Nevertheless, even sympathetic readers of Marcuse have to wonder how his proposed campaign of intolerance from below, as it were, is sufficient to address both the historical distortion in the meaning of tolerance and the deficit of reason which prevents its realisation. These two demands leads him to conflate strategies for redressing the imbalance in political views and for censoring the forces of irrationality, blurring the line between them. It’s easy to see how some of his remarks could be taken by readers to be an attack on the expression of alternative political viewpoints. The failure to clearly distinguish the reconstructive and genealogical aspects of his critique, it seems to me, works to confuse and ultimately undermine the persuasiveness of his case.

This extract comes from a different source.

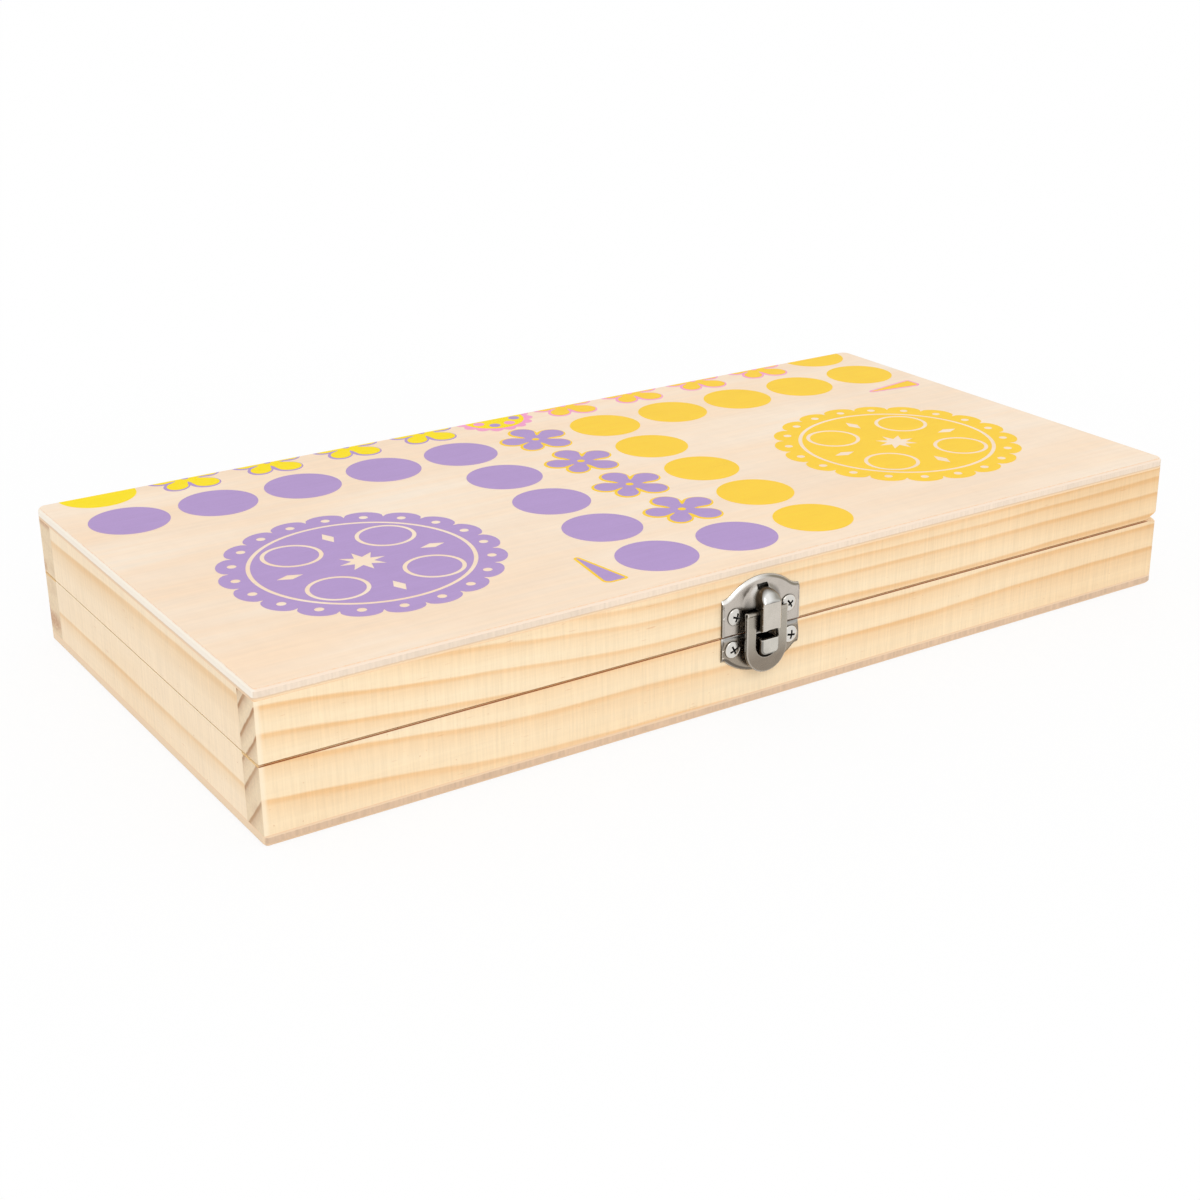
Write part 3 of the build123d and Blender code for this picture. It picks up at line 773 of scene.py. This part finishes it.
def build_tongue(material):
    """Hood tongue: flat brushed front, rounded crown, notches for the loop's bar."""
    (_, face, foot), (_, _, top) = box("latch_tongue")
    half, proud = 2.85, FRONT - face
    arc_z = top - half  # where the straight sides end
    crease, crown_height = 28.7, 4.2  # start of the crown, and its height over the flat front
    deep = 0.95 / crown_height  # how far the crown has curved back at the crease
    edge_round = 0.75
    notch, pivot_rise = 0.85, FRONT - PIVOT_Y
    heights = [foot + 0.45 * i for i in range(int((PIVOT_Z - notch - foot) / 0.45))]
    heights += [PIVOT_Z + notch * sin(radians(a)) for a in range(-90, 91, 15)]
    heights += [PIVOT_Z + notch + 0.3 * i for i in range(1, 7)] + [arc_z - 0.12]

    def over(radius):
        return [(-radius * cos(a), arc_z + radius * sin(a)) for a in sweep(pi, 36)]

    left = [(-half, z) for z in heights]
    chain = left + over(half) + [(-x, z) for x, z in reversed(left)]

    def off_edge(x, z):
        return half - (abs(x) if z < arc_z else hypot(x, z - arc_z))

    def rise(x, z):
        reach = proud
        if z > crease:
            bow = (x / half) ** 2
            proud_here = proud - 0.5 * bow * min(1, (z - crease) / 0.8)
            level = deep + (z - crease) / crown_height * (1 + 0.1 * bow)
            curve = sqrt(max(0, 1 - level * level)) / sqrt(1 - deep * deep)
            reach = SHEET + (proud_here - SHEET + 0.08) * curve
        edge = min(edge_round, max(0, edge_round - off_edge(x, z)))
        return max(SHEET + 0.2, reach - (edge_round - sqrt(edge_round ** 2 - edge * edge)))

    def seat(z):
        """How far out the side walls start: on the plate, or round the loop's bar."""
        if abs(z - PIVOT_Z) < notch - 1e-6:
            return pivot_rise + sqrt(notch ** 2 - (z - PIVOT_Z) ** 2)
        return 1

    inside = []
    for depth in (0.05, 0.16, 0.33, 0.53, 0.75):
        side = half - depth
        rows = range(1, int((arc_z - foot) / 0.4))
        inside += [(way * side, foot + 0.4 * i) for way in (-1, 1) for i in rows] + over(side)
        inside += [(way * side, crease + gap) for way in (-1, 1) for gap in (0, 0.04)]
    x = -half + 0.95
    while x < half - 0.9:
        inside += [(x, foot + 0.6 * i) for i in range(1, int((crease - foot) / 0.6))]
        inside += [(x, crease + gap) for gap in (0, 0.04, 0.4, 0.8, 1.2, 1.6, 2, 2.4)]
        x += 0.38
    shape = bmesh.new()
    front, = raised_front(shape, [chain], [p for p in inside if off_edge(*p) > 0.03], rise)
    back = [vertex(shape, x, z, seat(z)) for x, z in chain]
    strip(shape, front, back, closed=False)
    count = len(chain)
    for i in range(count // 2):
        a, b, c, d = back[i], back[i + 1], back[count - 2 - i], back[count - 1 - i]
        shape.faces.new([a, b, c, d] if b is not c else [a, b, d])
    shape.faces.new([front[0], back[0], back[-1], front[-1]])
    finish_piece(shape, "tongue_detail", "lid", "latch_tongue", material, 28)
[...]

My purpose in this essay was to show that Marcuse offers an interesting take on the liberal notion of tolerance which, far from rejecting the idea, seeks to deepen our appreciation of it during a period he believed it was under radical threat. The fact that he has been demonised by the right for it, and that their caricatured reading has made its way into the mainstream, probably shouldn’t surprise us given Marcuse’s analysis of how the “marketplace of ideas” tends to work in practice. That is not to say that one can’t find faults with his argument. As Honneth notes, the standard Critical Theorists set for themselves by attempting to combine different models of social criticism is very demanding. Nevertheless, the idea that Marcuse sought to repress free speech in order to usher in some Woke paradise is utterly absurd. He was attempting to defend a liberal notion of tolerance grounded in reason and capable of facilitating progressive social change. It’s an idea we should all be able to get behind.

*Honneth, “Reconstructive Social Criticism with a Genealogical Proviso: On the Idea of “Critique” in the Frankfurt School.”